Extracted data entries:

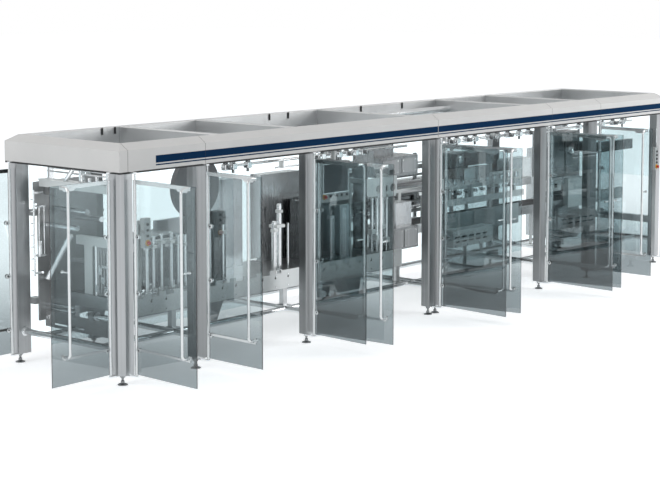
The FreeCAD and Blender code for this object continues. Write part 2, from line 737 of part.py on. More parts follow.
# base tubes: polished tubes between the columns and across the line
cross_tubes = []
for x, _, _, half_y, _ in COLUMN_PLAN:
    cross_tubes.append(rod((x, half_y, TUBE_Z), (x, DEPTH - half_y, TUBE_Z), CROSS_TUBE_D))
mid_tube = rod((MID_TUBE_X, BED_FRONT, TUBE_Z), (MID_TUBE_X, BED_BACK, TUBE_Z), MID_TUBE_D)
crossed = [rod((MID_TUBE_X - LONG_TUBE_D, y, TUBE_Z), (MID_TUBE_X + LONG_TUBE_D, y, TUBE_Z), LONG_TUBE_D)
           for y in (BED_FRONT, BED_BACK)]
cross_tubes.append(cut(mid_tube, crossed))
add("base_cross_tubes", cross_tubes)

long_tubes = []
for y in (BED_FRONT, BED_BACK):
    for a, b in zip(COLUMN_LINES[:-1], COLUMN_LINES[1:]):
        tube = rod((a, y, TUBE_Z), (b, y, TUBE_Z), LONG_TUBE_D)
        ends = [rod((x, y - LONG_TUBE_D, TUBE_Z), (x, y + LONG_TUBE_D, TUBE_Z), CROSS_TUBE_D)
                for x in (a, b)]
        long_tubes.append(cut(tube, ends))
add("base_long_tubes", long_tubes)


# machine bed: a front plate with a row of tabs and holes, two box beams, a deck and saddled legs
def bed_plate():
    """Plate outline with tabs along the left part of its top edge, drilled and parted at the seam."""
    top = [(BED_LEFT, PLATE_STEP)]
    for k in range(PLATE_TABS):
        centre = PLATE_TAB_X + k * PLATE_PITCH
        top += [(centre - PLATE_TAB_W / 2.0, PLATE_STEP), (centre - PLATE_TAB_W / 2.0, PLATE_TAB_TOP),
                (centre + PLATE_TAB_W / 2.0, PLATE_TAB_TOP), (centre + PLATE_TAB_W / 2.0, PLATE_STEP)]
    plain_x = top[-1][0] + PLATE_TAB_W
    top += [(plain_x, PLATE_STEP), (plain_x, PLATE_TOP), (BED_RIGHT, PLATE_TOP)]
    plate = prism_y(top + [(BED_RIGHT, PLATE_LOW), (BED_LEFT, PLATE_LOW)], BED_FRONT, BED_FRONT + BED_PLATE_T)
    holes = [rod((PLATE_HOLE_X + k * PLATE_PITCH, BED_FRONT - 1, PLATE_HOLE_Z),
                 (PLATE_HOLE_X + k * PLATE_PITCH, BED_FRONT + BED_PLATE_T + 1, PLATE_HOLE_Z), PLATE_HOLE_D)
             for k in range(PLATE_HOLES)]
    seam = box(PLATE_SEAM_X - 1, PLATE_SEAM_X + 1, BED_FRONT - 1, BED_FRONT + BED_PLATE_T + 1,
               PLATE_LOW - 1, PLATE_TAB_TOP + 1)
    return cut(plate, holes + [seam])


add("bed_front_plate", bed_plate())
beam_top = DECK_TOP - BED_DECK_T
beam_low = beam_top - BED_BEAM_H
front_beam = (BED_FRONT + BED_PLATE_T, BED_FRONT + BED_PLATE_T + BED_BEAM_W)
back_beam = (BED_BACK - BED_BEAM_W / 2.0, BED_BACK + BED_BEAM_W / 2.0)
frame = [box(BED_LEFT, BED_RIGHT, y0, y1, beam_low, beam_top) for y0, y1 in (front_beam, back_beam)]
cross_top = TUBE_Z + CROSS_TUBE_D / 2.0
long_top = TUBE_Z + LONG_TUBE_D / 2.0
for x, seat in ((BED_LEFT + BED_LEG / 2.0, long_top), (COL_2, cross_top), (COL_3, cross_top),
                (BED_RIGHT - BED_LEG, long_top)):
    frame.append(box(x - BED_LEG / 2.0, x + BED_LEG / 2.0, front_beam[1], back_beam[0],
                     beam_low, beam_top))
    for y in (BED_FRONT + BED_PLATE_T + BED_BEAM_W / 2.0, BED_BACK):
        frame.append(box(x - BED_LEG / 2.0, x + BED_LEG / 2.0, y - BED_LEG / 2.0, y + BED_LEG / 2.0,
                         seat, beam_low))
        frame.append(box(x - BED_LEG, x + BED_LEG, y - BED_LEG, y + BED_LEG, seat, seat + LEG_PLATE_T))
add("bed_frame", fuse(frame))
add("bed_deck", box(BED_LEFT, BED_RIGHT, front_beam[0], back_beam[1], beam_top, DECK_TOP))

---

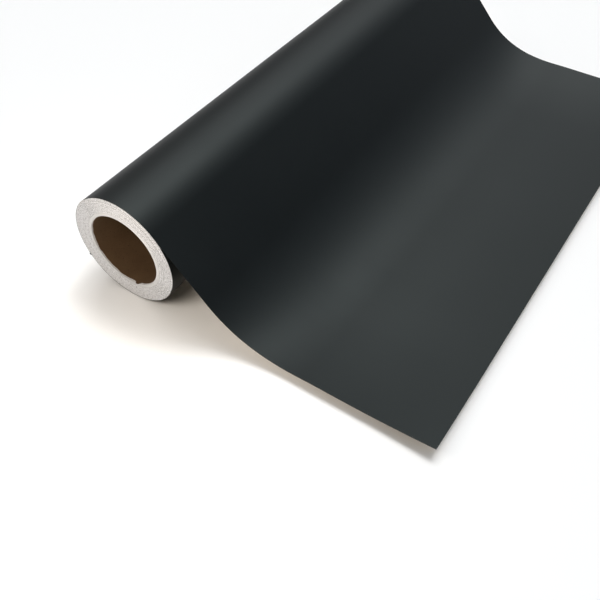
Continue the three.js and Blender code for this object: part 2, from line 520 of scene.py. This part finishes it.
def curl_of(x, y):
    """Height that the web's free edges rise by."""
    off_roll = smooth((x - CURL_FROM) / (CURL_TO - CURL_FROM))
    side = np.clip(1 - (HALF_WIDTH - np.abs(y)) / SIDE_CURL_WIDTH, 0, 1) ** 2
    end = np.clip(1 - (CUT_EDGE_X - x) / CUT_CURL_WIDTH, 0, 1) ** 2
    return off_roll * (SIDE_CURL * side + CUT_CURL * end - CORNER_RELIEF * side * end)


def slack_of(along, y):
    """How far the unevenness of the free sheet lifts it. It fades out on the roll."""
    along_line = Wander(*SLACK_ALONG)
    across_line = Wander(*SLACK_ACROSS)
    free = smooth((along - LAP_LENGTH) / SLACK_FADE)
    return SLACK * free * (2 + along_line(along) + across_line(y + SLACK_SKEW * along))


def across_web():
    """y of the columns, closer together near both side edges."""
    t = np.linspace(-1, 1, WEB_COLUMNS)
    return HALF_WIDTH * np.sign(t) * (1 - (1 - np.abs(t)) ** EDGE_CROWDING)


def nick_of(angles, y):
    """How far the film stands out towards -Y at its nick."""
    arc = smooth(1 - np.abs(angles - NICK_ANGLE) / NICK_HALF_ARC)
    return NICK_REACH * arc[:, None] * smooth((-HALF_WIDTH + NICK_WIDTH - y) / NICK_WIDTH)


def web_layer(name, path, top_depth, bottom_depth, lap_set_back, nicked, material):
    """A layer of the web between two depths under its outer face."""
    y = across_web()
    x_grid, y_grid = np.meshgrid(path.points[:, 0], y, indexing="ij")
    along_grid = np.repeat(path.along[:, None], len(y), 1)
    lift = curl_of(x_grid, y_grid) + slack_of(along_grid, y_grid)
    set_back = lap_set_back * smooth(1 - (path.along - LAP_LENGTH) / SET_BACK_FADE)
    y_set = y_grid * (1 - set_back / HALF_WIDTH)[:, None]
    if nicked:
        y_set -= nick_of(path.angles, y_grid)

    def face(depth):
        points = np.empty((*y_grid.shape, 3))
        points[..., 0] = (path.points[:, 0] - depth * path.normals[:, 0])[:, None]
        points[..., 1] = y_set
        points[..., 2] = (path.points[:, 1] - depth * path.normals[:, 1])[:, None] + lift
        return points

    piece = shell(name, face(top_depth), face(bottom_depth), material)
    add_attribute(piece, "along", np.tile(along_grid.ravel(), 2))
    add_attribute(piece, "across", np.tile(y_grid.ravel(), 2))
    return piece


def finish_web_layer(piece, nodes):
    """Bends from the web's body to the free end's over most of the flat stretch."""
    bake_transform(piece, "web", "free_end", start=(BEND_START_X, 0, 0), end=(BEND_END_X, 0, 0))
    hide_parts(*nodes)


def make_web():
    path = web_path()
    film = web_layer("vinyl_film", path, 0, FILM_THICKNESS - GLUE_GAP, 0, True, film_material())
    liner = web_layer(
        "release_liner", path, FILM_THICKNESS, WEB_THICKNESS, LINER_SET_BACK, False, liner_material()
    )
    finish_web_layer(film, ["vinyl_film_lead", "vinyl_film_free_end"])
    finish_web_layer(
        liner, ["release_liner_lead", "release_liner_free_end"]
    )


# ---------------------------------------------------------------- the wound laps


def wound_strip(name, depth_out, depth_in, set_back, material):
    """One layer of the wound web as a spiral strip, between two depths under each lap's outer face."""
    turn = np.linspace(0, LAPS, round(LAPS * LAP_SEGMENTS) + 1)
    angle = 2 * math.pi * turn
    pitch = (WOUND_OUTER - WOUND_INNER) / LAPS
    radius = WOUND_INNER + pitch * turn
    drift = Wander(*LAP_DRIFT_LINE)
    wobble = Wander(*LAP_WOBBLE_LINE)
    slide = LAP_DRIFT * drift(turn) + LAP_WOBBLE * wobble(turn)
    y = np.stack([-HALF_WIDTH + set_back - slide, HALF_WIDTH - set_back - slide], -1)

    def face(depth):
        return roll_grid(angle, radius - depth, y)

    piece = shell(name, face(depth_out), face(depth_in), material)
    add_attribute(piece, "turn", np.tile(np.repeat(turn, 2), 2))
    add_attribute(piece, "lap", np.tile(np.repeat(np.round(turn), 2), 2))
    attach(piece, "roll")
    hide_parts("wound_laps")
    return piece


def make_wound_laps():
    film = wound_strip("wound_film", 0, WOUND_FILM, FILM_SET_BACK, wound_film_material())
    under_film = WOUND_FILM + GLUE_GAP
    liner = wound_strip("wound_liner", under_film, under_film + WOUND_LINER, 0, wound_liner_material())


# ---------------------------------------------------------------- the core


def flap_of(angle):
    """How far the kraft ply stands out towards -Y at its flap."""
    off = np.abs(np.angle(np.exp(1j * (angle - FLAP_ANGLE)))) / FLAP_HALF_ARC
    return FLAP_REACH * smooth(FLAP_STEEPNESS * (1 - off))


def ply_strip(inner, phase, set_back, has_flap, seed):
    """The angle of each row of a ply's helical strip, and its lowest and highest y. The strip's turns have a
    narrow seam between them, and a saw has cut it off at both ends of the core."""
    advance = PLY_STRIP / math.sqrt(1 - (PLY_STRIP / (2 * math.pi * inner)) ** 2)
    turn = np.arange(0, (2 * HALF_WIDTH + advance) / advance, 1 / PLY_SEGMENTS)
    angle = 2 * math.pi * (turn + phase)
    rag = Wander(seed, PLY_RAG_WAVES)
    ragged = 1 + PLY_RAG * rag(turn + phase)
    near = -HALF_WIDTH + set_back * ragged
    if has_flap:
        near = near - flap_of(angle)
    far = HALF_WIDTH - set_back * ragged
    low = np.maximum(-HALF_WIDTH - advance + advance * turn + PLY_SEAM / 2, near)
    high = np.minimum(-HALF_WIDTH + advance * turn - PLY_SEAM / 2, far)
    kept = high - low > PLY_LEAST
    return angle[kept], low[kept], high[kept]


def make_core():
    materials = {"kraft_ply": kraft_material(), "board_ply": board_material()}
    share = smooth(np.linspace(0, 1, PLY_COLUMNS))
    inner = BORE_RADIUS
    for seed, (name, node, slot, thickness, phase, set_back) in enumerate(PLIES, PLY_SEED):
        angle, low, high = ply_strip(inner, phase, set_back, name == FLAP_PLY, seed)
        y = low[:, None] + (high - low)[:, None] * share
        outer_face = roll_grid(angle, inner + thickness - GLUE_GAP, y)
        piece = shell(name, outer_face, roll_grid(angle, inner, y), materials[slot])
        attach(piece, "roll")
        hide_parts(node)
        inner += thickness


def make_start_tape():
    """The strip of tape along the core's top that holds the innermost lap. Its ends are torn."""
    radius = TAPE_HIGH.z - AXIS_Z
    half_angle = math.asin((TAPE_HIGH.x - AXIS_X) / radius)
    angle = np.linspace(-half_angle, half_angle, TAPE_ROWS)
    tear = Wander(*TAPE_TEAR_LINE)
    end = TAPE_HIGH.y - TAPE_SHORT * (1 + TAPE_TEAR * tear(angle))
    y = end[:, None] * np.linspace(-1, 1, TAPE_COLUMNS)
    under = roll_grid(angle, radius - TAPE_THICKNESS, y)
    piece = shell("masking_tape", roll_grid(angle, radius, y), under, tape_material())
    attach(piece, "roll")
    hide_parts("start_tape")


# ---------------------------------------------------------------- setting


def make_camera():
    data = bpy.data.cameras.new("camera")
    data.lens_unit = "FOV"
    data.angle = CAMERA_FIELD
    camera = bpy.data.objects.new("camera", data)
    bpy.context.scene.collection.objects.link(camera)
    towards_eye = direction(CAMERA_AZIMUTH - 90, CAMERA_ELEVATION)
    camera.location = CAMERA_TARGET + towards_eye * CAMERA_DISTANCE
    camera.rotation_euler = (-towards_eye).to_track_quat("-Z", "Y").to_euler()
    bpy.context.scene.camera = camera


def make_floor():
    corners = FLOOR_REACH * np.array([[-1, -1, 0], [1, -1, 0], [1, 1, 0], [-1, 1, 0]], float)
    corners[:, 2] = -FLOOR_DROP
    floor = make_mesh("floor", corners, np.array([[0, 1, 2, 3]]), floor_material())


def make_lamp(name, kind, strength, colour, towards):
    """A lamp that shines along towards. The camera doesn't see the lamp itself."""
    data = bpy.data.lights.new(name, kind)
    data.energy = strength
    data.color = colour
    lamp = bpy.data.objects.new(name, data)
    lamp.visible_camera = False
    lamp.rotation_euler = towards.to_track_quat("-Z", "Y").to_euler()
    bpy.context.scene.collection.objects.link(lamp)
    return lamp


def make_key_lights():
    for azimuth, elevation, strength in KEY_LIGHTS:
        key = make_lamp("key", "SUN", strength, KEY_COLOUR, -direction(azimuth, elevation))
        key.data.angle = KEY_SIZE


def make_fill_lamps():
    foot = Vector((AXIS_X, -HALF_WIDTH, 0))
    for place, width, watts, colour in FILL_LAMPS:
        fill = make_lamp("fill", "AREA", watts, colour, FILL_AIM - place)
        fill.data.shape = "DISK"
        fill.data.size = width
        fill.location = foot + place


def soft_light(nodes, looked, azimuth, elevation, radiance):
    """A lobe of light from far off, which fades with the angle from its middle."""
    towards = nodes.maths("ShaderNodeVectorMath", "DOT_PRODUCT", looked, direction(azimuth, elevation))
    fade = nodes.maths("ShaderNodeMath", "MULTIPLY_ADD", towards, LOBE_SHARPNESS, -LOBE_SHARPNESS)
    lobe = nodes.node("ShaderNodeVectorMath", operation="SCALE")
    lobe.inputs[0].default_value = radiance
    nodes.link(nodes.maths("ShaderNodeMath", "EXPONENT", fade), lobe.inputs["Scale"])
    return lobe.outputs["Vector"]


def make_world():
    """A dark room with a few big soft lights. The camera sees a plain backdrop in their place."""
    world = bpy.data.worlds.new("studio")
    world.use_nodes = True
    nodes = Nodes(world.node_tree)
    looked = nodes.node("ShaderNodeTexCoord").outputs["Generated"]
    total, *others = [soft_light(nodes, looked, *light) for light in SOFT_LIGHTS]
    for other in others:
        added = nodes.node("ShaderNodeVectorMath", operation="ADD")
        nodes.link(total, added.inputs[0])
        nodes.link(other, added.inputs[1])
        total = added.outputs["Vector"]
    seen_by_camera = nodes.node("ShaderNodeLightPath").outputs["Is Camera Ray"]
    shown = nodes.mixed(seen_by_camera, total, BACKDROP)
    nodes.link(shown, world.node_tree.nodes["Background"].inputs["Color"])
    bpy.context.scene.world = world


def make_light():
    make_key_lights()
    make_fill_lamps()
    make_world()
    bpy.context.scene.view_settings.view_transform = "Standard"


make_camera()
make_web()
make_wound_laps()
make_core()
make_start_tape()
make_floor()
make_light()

**DO THIS**
Output, from the data above, the lines from the line with "Continue the three.js" to the line with "return off_roll *" exactly as they stand, both ends included and nothing else.

**RESULT**
Continue the three.js and Blender code for this object: part 2, from line 520 of scene.py. This part finishes it.
def curl_of(x, y):
    """Height that the web's free edges rise by."""
    off_roll = smooth((x - CURL_FROM) / (CURL_TO - CURL_FROM))
    side = np.clip(1 - (HALF_WIDTH - np.abs(y)) / SIDE_CURL_WIDTH, 0, 1) ** 2
    end = np.clip(1 - (CUT_EDGE_X - x) / CUT_CURL_WIDTH, 0, 1) ** 2
    return off_roll * (SIDE_CURL * side + CUT_CURL * end - CORNER_RELIEF * side * end)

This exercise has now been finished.